- _Description of the task_
Only the lines from the first one through the line with "3), int), [material])" should be printed, exactly as they appear.
——————————
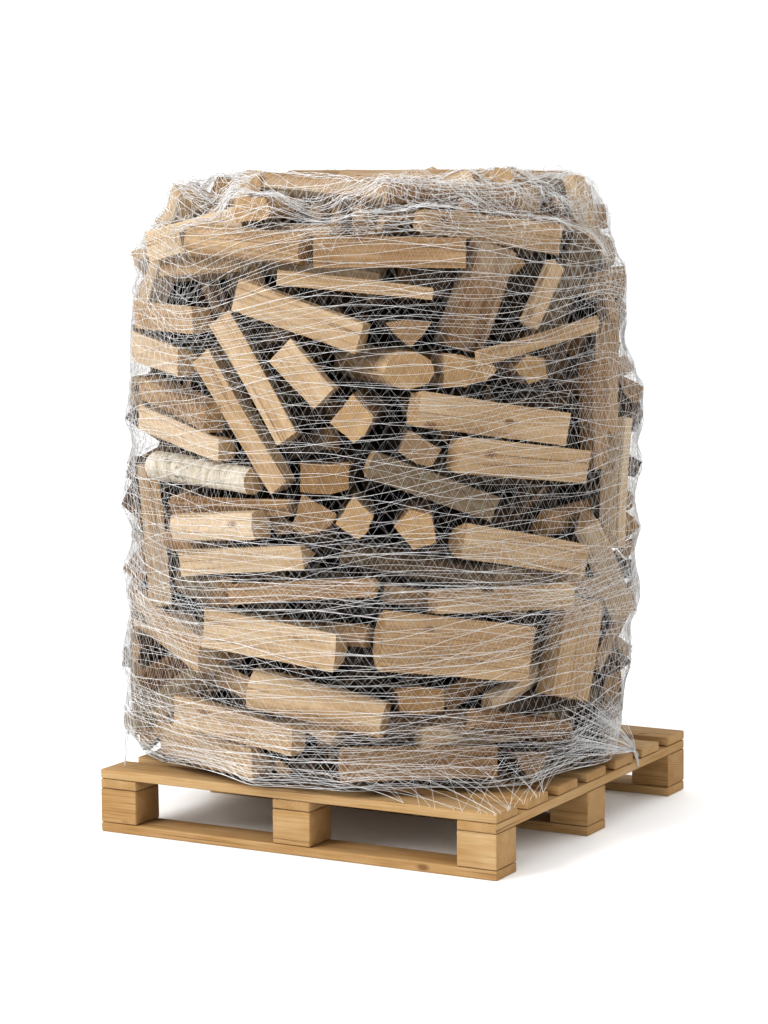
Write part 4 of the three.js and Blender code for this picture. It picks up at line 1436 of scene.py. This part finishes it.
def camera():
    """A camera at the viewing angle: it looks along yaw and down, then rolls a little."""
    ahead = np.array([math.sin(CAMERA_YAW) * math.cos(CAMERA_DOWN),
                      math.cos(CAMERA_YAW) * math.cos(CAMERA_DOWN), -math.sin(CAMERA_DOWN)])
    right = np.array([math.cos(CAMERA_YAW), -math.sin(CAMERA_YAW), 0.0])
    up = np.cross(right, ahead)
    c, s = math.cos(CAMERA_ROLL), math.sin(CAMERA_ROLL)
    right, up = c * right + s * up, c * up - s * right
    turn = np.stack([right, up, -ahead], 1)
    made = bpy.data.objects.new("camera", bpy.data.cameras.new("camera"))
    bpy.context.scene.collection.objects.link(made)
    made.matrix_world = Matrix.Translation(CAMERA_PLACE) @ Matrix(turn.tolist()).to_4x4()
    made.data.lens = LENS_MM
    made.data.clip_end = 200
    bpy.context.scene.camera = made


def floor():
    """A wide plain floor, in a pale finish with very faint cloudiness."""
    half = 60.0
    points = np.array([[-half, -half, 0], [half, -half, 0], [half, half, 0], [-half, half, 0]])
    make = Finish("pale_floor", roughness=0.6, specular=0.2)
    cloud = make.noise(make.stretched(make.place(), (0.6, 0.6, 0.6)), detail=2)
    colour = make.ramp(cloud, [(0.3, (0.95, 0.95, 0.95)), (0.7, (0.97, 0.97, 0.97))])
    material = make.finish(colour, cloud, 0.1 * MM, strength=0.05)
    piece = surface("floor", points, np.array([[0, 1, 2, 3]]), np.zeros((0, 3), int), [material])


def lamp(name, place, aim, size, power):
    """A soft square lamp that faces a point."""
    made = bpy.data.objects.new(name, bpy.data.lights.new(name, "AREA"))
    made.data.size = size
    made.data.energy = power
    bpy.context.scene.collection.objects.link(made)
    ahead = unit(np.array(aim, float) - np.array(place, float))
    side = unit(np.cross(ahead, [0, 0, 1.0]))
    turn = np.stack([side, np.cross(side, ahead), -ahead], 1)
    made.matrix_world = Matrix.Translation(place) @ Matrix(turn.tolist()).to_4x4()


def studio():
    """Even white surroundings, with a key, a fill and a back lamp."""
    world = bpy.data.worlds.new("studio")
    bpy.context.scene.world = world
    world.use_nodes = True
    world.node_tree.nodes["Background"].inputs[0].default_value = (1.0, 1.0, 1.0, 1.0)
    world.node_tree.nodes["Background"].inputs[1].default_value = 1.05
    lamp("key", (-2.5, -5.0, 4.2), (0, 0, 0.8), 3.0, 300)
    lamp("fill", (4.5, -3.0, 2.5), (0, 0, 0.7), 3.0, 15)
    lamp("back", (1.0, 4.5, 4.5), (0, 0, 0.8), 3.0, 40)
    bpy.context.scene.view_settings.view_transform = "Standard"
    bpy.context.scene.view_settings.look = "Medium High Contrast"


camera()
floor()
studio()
——————————
- _Solution for this problem_
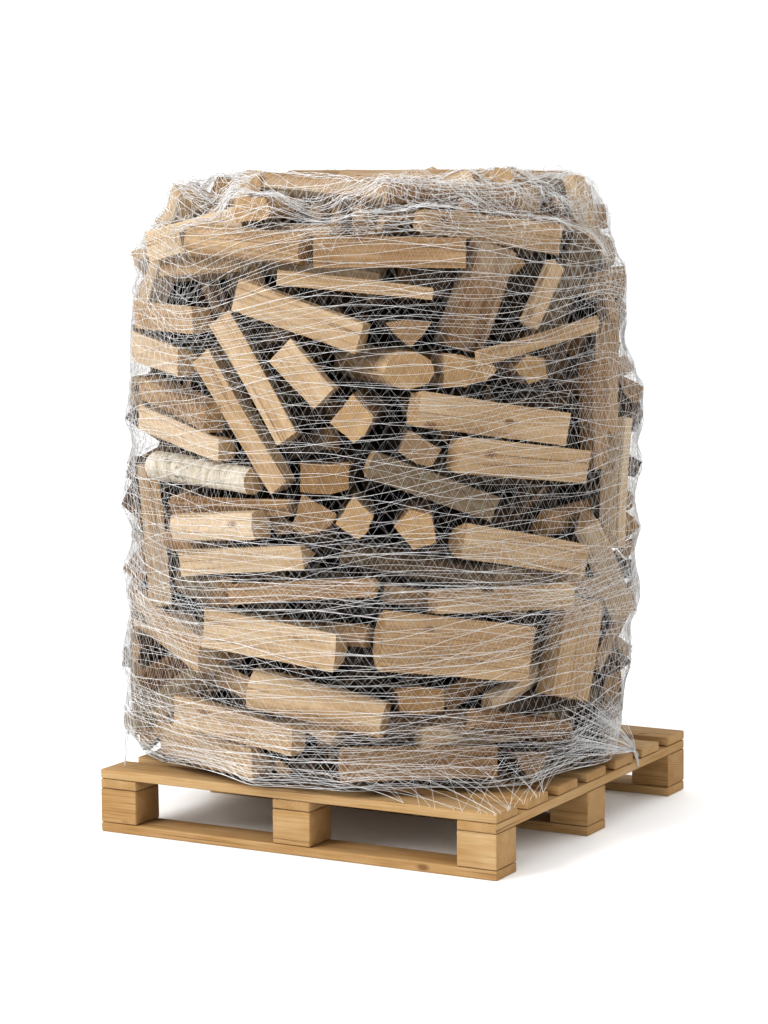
Write part 4 of the three.js and Blender code for this picture. It picks up at line 1436 of scene.py. This part finishes it.
def camera():
    """A camera at the viewing angle: it looks along yaw and down, then rolls a little."""
    ahead = np.array([math.sin(CAMERA_YAW) * math.cos(CAMERA_DOWN),
                      math.cos(CAMERA_YAW) * math.cos(CAMERA_DOWN), -math.sin(CAMERA_DOWN)])
    right = np.array([math.cos(CAMERA_YAW), -math.sin(CAMERA_YAW), 0.0])
    up = np.cross(right, ahead)
    c, s = math.cos(CAMERA_ROLL), math.sin(CAMERA_ROLL)
    right, up = c * right + s * up, c * up - s * right
    turn = np.stack([right, up, -ahead], 1)
    made = bpy.data.objects.new("camera", bpy.data.cameras.new("camera"))
    bpy.context.scene.collection.objects.link(made)
    made.matrix_world = Matrix.Translation(CAMERA_PLACE) @ Matrix(turn.tolist()).to_4x4()
    made.data.lens = LENS_MM
    made.data.clip_end = 200
    bpy.context.scene.camera = made


def floor():
    """A wide plain floor, in a pale finish with very faint cloudiness."""
    half = 60.0
    points = np.array([[-half, -half, 0], [half, -half, 0], [half, half, 0], [-half, half, 0]])
    make = Finish("pale_floor", roughness=0.6, specular=0.2)
    cloud = make.noise(make.stretched(make.place(), (0.6, 0.6, 0.6)), detail=2)
    colour = make.ramp(cloud, [(0.3, (0.95, 0.95, 0.95)), (0.7, (0.97, 0.97, 0.97))])
    material = make.finish(colour, cloud, 0.1 * MM, strength=0.05)
    piece = surface("floor", points, np.array([[0, 1, 2, 3]]), np.zeros((0, 3), int), [material])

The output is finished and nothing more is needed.